* [WHAT THE TASK ASKS]:
Set down exactly, please, each line from the one containing "body = webs + lands" through the one containing "cad_parts[node].hide_render = cad_parts[node].hide_viewport", both lines included, and no other line.

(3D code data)
========

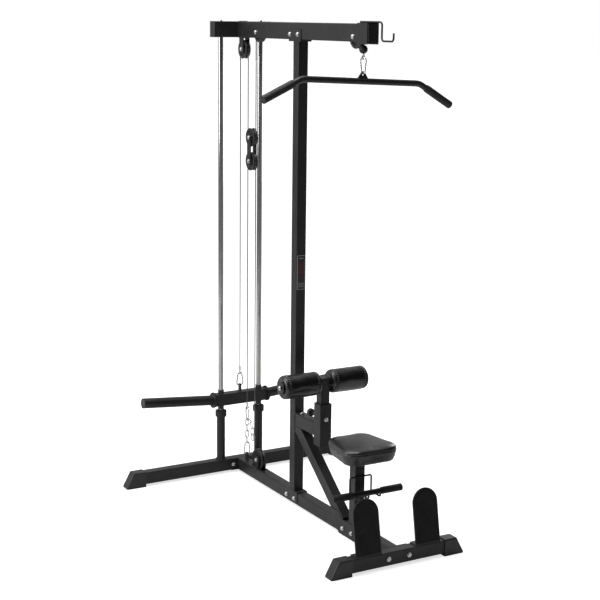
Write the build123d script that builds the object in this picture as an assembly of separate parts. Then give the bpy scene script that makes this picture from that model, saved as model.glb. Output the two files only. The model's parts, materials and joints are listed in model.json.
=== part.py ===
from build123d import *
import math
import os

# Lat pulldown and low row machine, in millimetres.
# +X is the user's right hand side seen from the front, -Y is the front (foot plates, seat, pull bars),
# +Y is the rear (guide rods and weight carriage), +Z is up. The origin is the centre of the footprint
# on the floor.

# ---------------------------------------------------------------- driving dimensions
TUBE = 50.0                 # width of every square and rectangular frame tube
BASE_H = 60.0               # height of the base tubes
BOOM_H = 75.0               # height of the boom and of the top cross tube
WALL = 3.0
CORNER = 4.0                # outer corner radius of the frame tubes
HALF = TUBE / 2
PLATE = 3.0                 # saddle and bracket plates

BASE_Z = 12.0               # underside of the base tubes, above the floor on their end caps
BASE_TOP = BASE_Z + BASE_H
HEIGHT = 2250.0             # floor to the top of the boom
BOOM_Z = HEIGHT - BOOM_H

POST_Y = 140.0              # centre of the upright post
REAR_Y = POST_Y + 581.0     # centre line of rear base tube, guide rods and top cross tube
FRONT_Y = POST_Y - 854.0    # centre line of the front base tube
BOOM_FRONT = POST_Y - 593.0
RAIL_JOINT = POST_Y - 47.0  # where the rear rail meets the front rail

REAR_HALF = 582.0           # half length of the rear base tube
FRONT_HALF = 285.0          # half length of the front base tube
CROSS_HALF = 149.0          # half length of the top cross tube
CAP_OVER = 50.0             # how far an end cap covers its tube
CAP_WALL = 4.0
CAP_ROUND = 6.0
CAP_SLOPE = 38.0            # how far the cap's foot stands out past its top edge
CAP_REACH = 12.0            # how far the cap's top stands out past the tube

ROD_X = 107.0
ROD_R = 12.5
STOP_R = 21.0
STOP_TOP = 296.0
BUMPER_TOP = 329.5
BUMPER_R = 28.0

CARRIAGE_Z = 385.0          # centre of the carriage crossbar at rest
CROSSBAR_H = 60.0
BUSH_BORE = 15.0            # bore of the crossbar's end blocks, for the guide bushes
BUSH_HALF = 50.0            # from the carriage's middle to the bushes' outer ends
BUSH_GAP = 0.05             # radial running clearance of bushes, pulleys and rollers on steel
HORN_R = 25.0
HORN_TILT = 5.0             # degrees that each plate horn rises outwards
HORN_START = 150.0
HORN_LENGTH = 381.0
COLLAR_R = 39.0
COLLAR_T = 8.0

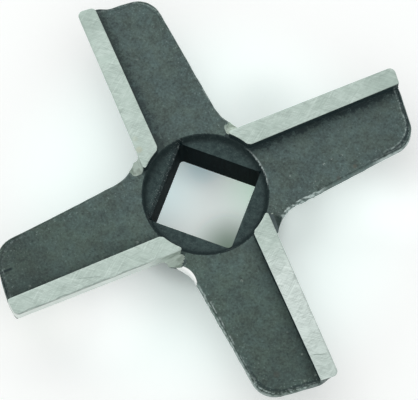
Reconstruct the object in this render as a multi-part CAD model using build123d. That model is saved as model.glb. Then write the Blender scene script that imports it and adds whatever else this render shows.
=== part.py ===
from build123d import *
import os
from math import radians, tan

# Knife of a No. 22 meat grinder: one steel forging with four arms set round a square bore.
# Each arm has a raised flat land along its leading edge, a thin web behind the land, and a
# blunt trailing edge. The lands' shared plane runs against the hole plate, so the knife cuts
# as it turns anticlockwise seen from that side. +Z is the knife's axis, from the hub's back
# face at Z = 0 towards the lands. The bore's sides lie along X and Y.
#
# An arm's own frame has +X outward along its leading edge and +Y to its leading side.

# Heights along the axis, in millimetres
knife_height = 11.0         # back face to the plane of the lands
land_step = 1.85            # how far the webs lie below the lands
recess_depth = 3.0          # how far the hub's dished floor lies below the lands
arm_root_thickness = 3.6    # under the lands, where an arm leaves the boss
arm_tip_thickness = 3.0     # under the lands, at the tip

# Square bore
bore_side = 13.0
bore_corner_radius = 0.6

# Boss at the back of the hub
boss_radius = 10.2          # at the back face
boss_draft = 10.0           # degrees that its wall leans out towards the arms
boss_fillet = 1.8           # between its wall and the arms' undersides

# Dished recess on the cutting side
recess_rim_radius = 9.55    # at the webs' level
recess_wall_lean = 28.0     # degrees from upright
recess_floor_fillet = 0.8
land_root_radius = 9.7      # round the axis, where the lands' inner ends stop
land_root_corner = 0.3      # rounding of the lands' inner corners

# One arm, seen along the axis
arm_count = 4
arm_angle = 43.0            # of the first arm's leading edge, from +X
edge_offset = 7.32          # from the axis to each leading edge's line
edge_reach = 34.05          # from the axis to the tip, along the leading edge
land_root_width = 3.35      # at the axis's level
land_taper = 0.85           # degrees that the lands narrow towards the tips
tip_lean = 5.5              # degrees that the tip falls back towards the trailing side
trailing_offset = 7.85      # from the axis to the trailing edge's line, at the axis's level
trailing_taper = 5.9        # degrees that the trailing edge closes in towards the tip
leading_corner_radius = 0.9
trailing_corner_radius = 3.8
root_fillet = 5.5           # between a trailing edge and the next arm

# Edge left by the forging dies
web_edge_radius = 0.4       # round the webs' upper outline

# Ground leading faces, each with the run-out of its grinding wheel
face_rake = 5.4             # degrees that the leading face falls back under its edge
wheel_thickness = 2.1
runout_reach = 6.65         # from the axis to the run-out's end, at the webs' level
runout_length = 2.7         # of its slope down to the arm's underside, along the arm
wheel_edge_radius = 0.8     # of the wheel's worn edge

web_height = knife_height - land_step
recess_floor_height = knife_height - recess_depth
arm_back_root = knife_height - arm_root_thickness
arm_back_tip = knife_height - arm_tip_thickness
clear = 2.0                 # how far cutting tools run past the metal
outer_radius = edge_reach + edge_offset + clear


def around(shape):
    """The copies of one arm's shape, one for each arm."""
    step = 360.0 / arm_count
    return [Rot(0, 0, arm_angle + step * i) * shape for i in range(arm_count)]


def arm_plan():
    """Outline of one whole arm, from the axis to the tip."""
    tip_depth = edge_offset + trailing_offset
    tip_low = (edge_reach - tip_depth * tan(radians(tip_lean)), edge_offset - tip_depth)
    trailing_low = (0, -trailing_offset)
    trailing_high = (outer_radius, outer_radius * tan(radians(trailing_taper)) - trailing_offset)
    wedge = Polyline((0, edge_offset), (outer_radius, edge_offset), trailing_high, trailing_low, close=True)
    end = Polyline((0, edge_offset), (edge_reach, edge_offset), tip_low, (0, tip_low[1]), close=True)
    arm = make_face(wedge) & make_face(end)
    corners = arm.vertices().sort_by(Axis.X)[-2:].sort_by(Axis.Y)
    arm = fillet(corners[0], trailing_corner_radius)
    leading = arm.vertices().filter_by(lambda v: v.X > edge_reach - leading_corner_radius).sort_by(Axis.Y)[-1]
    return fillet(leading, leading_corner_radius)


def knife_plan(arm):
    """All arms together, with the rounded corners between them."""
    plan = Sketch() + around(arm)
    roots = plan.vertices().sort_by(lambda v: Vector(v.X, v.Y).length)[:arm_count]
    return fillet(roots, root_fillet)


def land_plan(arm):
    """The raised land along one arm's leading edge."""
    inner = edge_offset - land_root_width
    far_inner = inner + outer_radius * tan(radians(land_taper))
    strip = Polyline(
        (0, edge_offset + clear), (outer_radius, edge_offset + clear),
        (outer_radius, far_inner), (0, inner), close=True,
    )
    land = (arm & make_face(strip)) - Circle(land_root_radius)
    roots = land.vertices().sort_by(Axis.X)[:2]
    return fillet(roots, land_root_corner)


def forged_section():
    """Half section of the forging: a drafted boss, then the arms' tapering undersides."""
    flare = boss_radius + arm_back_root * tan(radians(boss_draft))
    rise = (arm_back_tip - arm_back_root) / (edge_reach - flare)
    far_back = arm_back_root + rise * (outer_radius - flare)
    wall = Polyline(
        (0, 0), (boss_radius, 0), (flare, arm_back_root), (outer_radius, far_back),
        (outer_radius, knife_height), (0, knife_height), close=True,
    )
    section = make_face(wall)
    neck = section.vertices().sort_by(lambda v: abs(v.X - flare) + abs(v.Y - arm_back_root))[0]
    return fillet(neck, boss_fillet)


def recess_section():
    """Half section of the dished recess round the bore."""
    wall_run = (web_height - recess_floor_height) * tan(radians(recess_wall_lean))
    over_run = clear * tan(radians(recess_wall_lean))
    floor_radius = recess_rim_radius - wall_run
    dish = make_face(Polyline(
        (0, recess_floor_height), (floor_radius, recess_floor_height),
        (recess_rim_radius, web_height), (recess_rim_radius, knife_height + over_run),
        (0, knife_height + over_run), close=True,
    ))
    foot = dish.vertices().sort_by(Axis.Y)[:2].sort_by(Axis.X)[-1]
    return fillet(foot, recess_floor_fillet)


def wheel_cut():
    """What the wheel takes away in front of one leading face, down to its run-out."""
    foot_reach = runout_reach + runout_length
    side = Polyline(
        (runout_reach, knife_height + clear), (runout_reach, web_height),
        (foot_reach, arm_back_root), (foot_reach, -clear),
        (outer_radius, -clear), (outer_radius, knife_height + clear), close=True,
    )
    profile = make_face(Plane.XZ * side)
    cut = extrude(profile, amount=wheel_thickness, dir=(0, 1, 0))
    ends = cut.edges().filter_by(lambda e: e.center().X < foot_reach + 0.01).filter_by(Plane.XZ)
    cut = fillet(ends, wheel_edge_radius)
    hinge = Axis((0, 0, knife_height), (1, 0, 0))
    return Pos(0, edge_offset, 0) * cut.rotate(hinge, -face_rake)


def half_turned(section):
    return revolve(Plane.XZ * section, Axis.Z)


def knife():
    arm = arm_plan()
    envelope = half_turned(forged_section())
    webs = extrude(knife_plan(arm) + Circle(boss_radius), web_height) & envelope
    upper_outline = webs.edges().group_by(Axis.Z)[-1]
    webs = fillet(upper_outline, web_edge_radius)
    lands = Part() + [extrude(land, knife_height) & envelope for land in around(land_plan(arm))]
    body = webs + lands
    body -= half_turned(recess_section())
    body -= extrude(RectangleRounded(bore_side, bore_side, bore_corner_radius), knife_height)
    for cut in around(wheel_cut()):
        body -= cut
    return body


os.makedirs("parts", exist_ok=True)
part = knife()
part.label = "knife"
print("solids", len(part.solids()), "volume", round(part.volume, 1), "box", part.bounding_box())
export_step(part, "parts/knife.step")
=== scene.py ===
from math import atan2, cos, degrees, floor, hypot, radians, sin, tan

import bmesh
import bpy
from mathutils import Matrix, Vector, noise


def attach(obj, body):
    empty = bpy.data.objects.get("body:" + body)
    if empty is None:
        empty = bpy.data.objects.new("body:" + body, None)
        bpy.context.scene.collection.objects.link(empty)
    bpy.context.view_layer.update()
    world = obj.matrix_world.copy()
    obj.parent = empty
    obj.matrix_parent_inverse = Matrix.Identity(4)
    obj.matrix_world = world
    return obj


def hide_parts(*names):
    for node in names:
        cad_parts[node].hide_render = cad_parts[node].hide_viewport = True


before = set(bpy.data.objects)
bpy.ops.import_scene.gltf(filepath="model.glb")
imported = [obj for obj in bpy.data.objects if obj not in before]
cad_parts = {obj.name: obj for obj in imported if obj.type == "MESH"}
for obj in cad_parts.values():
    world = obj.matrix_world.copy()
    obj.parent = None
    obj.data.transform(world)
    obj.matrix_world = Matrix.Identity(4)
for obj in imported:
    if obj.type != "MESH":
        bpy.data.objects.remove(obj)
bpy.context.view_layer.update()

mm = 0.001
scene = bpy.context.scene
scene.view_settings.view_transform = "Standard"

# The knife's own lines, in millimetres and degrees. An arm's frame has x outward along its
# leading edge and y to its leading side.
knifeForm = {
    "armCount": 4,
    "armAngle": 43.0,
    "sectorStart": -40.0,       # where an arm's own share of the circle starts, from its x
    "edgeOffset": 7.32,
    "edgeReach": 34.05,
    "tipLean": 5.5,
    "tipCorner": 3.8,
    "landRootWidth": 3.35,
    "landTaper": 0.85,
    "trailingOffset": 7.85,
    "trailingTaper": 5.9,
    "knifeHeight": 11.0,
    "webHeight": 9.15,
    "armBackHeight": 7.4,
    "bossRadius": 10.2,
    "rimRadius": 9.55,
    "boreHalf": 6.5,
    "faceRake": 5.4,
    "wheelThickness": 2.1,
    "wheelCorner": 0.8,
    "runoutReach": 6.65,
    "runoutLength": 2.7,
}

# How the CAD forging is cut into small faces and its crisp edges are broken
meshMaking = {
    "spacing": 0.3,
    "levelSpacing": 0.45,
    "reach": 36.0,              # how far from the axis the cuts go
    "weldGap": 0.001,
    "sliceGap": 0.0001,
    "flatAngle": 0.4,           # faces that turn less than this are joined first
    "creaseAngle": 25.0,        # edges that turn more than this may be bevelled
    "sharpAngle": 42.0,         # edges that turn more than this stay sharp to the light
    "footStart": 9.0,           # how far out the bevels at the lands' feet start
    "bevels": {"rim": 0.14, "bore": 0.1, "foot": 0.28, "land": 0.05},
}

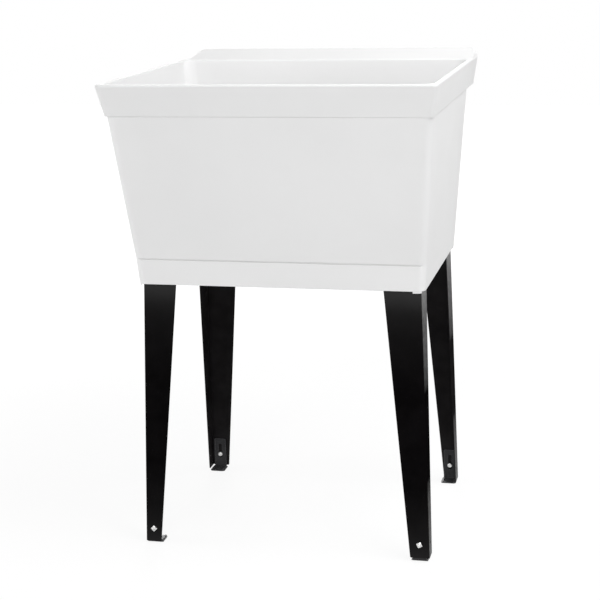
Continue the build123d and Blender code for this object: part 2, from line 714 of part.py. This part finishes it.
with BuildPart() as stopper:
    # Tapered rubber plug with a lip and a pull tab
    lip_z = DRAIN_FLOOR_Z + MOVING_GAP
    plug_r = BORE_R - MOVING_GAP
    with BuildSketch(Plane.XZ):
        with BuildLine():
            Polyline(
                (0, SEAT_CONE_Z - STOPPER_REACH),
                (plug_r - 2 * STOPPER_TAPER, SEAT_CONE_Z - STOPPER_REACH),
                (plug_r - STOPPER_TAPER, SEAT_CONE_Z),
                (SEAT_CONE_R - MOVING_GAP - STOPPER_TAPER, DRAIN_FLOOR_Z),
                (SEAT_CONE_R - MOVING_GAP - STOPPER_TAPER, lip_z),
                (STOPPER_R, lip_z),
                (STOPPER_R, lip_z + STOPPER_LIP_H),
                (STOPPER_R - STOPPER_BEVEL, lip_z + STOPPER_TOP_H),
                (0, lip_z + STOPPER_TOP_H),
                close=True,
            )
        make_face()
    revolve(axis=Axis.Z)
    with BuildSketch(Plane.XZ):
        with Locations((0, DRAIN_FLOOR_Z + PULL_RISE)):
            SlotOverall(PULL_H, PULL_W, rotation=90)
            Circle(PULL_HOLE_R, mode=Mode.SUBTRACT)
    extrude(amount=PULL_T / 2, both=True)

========

* [ANSWER IN FULL]:
    body = webs + lands
    body -= half_turned(recess_section())
    body -= extrude(RectangleRounded(bore_side, bore_side, bore_corner_radius), knife_height)
    for cut in around(wheel_cut()):
        body -= cut
    return body


os.makedirs("parts", exist_ok=True)
part = knife()
part.label = "knife"
print("solids", len(part.solids()), "volume", round(part.volume, 1), "box", part.bounding_box())
export_step(part, "parts/knife.step")
=== scene.py ===
from math import atan2, cos, degrees, floor, hypot, radians, sin, tan

import bmesh
import bpy
from mathutils import Matrix, Vector, noise


def attach(obj, body):
    empty = bpy.data.objects.get("body:" + body)
    if empty is None:
        empty = bpy.data.objects.new("body:" + body, None)
        bpy.context.scene.collection.objects.link(empty)
    bpy.context.view_layer.update()
    world = obj.matrix_world.copy()
    obj.parent = empty
    obj.matrix_parent_inverse = Matrix.Identity(4)
    obj.matrix_world = world
    return obj


def hide_parts(*names):
    for node in names:
        cad_parts[node].hide_render = cad_parts[node].hide_viewport = True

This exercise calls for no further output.